Steam offers an alternative. True, it requires an internet connection. (Oh no.) True, it's not perfect. But it's got a MUCH better future then the alternative.
So what happens to our precious Half Life 2 in ten years when Gabe Newell suddenly decides to start flying into space or kayaking instead of making computer games, and disbands Valve? Or when they decide to can Steam for Steam 2? While copy protection blows, Steam doesn't really help the consumer because they are as reliant on the company as they were with copy protection - perhaps even more so. For example, I have long since lost my code wheel to Starflight, now nearly a 20 year old game. For kicks, I tried contacting EA (the publisher) who had no idea what Starflight was. Thankfully, I had already found a crack on the net. The dependence is easily kicked.
But let's say that your dream of complete Steamed anti-piracy comes true.

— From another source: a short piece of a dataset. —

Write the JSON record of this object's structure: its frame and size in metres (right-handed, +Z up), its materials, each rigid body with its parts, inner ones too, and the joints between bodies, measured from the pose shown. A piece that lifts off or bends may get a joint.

Let's say that with the next expansion pack, the only way you can possibly play it is by verifying with Steam's servers. Then, the next year, Gabe Nevell decides to start flying into space instead of working on games and shuts Valve down. So where's your precious Steam then, when it doesn't even exist and you can't play HL2 for old skool kicks? You have no physical product to even prove that you bought the game. Sure, ok; realistically someone somewhere would come up with a solution, but it would be akin to downloading a crack now. How does that solve anything? What's more is that I can lend Starflight to anyone I want. Can you do that with Steam? Nope. Is that exlusion in the EULA? Nope. Do I have a guarantee that as long as I own Half Life 2 and the PC to play it on, I can play it? Nope. You can only play HL2 on Valve's terms, and on Valve's timetable. How is that helping the consumer?
You talk about Valve software as if they're some kind of perfect Messiah sent to rescue gamers. Well, they can admittedly produce great games (two of them, to be exact). But Steam blew my system a four hour kiss, and then it took 4 more months - four months - until they released a patch that stopped the stuttering and made the game playable. Remember September 30th? They openly lied to you about their release date. They've also screwed the mod community several times over. Sorry bud, but they are as much the "corporate pointy-hairs" as Vivendi.

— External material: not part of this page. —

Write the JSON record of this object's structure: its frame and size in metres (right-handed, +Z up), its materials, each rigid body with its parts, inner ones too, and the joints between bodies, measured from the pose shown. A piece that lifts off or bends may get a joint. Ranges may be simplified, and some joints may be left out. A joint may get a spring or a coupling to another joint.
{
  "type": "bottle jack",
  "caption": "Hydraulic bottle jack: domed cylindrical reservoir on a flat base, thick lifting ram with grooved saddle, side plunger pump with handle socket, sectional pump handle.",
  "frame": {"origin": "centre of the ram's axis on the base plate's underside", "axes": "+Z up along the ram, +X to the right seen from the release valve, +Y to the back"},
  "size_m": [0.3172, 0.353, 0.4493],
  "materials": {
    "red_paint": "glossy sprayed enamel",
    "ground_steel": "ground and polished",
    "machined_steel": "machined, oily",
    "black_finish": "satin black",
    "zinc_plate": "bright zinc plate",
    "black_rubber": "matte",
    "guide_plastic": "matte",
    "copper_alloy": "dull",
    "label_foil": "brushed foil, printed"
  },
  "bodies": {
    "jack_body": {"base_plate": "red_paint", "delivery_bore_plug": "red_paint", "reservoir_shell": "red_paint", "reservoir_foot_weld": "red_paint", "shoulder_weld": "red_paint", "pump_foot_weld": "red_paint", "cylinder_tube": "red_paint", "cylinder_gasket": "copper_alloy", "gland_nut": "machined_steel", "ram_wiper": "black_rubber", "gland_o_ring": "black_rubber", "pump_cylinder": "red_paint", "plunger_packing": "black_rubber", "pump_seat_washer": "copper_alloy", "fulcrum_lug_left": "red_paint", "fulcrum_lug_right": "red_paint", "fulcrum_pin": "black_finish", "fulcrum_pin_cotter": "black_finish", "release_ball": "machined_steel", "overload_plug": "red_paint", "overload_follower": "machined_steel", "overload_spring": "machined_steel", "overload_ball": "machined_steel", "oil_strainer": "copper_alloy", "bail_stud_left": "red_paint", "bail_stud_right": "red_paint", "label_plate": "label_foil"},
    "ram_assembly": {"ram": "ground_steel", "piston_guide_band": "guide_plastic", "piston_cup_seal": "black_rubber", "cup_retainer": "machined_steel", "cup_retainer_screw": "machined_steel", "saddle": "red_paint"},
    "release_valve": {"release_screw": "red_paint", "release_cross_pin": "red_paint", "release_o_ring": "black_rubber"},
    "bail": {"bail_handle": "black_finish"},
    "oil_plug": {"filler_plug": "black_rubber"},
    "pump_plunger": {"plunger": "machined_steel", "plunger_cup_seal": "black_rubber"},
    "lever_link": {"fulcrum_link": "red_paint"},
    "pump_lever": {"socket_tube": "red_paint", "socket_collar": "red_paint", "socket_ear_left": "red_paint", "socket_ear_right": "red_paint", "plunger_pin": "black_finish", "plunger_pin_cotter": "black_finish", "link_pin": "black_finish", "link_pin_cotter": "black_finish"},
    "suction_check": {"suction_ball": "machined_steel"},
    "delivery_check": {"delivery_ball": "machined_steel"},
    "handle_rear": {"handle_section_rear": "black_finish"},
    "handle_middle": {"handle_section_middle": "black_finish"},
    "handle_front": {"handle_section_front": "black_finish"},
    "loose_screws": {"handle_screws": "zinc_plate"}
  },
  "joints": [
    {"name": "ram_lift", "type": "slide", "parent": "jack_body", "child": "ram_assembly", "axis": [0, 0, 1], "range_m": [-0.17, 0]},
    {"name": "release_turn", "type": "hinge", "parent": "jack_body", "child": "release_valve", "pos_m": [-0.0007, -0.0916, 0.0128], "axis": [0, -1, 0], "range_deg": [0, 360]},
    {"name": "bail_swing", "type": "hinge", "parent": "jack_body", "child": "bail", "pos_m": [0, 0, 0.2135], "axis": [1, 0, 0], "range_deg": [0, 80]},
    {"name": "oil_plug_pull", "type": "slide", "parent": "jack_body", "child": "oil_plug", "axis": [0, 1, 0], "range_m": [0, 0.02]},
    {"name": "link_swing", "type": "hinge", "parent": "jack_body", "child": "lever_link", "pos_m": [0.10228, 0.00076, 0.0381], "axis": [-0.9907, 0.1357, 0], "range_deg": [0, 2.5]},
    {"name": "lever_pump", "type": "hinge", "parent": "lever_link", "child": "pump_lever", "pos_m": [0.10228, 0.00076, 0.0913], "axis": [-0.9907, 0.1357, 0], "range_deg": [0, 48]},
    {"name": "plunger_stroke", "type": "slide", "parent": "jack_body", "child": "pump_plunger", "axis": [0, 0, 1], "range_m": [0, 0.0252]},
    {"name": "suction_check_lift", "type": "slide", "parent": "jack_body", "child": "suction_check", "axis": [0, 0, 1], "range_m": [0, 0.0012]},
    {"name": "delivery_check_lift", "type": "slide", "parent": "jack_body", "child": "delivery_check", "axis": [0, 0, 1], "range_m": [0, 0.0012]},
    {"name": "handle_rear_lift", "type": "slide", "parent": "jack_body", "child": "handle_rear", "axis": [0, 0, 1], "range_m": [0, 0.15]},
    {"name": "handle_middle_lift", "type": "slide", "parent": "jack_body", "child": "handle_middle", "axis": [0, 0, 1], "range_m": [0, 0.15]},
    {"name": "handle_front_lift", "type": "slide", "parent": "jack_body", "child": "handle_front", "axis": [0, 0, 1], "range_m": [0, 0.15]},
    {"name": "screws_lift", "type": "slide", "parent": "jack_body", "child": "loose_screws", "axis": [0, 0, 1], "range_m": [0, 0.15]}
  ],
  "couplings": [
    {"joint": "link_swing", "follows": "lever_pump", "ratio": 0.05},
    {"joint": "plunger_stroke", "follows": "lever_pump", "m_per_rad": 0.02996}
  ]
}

If there's a limited amount of "power" in this publisher-game studio-consumer relationship, all that's happened with Steam is a transfer of power from publisher to game studio. None of it comes down to the consumer. In fact, it seems to be robbing us of it. I prefer the "system" now in comparison Steam. I'm not an idiot for thinking so either, and if it means helping Vivendi so I have more control over products I rightfully purchased and own, than so be it.